● Work to be completed:
Copy out each line below exactly as it appears.

● Dataset extract:
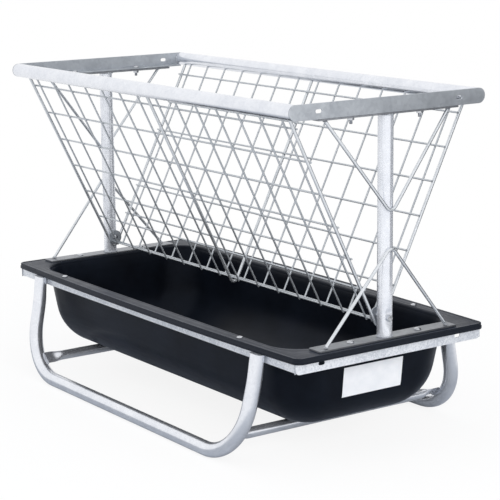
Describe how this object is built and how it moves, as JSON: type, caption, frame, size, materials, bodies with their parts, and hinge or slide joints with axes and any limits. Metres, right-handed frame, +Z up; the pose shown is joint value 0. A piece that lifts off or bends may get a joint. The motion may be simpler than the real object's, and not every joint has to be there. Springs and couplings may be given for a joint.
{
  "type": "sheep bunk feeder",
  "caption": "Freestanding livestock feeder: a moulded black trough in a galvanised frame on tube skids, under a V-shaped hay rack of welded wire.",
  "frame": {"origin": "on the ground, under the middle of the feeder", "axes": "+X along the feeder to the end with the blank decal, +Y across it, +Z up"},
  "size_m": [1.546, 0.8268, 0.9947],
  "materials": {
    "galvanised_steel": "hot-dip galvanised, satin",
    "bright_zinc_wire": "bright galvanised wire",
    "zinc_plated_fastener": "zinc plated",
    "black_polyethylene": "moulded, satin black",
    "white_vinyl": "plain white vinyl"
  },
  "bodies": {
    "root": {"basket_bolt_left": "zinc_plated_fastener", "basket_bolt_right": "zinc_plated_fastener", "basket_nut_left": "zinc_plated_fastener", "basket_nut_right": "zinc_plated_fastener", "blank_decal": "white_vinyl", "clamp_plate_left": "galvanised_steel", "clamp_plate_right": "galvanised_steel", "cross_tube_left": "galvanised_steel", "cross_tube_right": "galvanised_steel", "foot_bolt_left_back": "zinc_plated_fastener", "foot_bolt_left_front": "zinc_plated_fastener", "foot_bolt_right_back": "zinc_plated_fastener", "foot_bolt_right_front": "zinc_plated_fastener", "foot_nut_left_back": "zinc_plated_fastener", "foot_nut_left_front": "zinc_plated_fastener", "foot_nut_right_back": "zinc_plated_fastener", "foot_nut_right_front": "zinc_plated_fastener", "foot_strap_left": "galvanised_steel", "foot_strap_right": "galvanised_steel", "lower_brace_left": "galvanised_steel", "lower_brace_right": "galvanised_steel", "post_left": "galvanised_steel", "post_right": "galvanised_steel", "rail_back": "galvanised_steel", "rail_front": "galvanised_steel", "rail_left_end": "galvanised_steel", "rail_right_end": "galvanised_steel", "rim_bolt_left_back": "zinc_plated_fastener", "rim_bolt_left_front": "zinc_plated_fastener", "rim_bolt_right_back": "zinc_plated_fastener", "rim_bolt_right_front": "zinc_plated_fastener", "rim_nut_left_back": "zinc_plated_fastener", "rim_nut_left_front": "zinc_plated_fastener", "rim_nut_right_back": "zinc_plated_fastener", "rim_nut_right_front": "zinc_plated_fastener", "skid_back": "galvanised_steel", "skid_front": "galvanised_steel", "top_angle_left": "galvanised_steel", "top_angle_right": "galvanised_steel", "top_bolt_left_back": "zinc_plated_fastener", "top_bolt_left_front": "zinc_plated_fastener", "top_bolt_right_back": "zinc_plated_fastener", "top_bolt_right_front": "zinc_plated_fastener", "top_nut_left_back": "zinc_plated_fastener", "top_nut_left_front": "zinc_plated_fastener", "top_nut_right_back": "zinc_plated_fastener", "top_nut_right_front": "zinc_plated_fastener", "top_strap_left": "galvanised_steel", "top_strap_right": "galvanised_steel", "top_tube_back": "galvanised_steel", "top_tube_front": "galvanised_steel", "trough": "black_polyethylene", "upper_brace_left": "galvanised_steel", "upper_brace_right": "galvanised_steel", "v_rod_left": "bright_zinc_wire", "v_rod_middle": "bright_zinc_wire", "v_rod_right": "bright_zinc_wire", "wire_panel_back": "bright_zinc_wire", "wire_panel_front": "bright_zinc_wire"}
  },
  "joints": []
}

● Task solution:
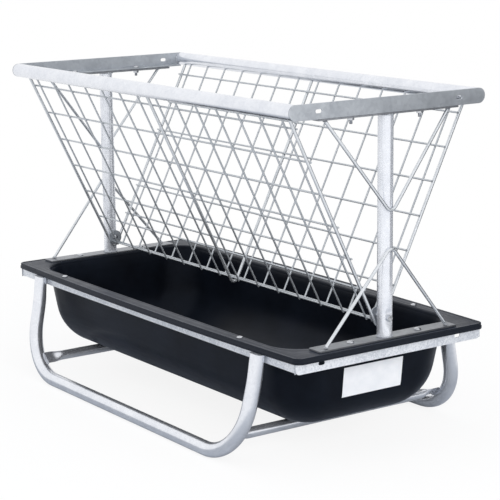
Describe how this object is built and how it moves, as JSON: type, caption, frame, size, materials, bodies with their parts, and hinge or slide joints with axes and any limits. Metres, right-handed frame, +Z up; the pose shown is joint value 0. A piece that lifts off or bends may get a joint. The motion may be simpler than the real object's, and not every joint has to be there. Springs and couplings may be given for a joint.
{
  "type": "sheep bunk feeder",
  "caption": "Freestanding livestock feeder: a moulded black trough in a galvanised frame on tube skids, under a V-shaped hay rack of welded wire.",
  "frame": {"origin": "on the ground, under the middle of the feeder", "axes": "+X along the feeder to the end with the blank decal, +Y across it, +Z up"},
  "size_m": [1.546, 0.8268, 0.9947],
  "materials": {
    "galvanised_steel": "hot-dip galvanised, satin",
    "bright_zinc_wire": "bright galvanised wire",
    "zinc_plated_fastener": "zinc plated",
    "black_polyethylene": "moulded, satin black",
    "white_vinyl": "plain white vinyl"
  },
  "bodies": {
    "root": {"basket_bolt_left": "zinc_plated_fastener", "basket_bolt_right": "zinc_plated_fastener", "basket_nut_left": "zinc_plated_fastener", "basket_nut_right": "zinc_plated_fastener", "blank_decal": "white_vinyl", "clamp_plate_left": "galvanised_steel", "clamp_plate_right": "galvanised_steel", "cross_tube_left": "galvanised_steel", "cross_tube_right": "galvanised_steel", "foot_bolt_left_back": "zinc_plated_fastener", "foot_bolt_left_front": "zinc_plated_fastener", "foot_bolt_right_back": "zinc_plated_fastener", "foot_bolt_right_front": "zinc_plated_fastener", "foot_nut_left_back": "zinc_plated_fastener", "foot_nut_left_front": "zinc_plated_fastener", "foot_nut_right_back": "zinc_plated_fastener", "foot_nut_right_front": "zinc_plated_fastener", "foot_strap_left": "galvanised_steel", "foot_strap_right": "galvanised_steel", "lower_brace_left": "galvanised_steel", "lower_brace_right": "galvanised_steel", "post_left": "galvanised_steel", "post_right": "galvanised_steel", "rail_back": "galvanised_steel", "rail_front": "galvanised_steel", "rail_left_end": "galvanised_steel", "rail_right_end": "galvanised_steel", "rim_bolt_left_back": "zinc_plated_fastener", "rim_bolt_left_front": "zinc_plated_fastener", "rim_bolt_right_back": "zinc_plated_fastener", "rim_bolt_right_front": "zinc_plated_fastener", "rim_nut_left_back": "zinc_plated_fastener", "rim_nut_left_front": "zinc_plated_fastener", "rim_nut_right_back": "zinc_plated_fastener", "rim_nut_right_front": "zinc_plated_fastener", "skid_back": "galvanised_steel", "skid_front": "galvanised_steel", "top_angle_left": "galvanised_steel", "top_angle_right": "galvanised_steel", "top_bolt_left_back": "zinc_plated_fastener", "top_bolt_left_front": "zinc_plated_fastener", "top_bolt_right_back": "zinc_plated_fastener", "top_bolt_right_front": "zinc_plated_fastener", "top_nut_left_back": "zinc_plated_fastener", "top_nut_left_front": "zinc_plated_fastener", "top_nut_right_back": "zinc_plated_fastener", "top_nut_right_front": "zinc_plated_fastener", "top_strap_left": "galvanised_steel", "top_strap_right": "galvanised_steel", "top_tube_back": "galvanised_steel", "top_tube_front": "galvanised_steel", "trough": "black_polyethylene", "upper_brace_left": "galvanised_steel", "upper_brace_right": "galvanised_steel", "v_rod_left": "bright_zinc_wire", "v_rod_middle": "bright_zinc_wire", "v_rod_right": "bright_zinc_wire", "wire_panel_back": "bright_zinc_wire", "wire_panel_front": "bright_zinc_wire"}
  },
  "joints": []
}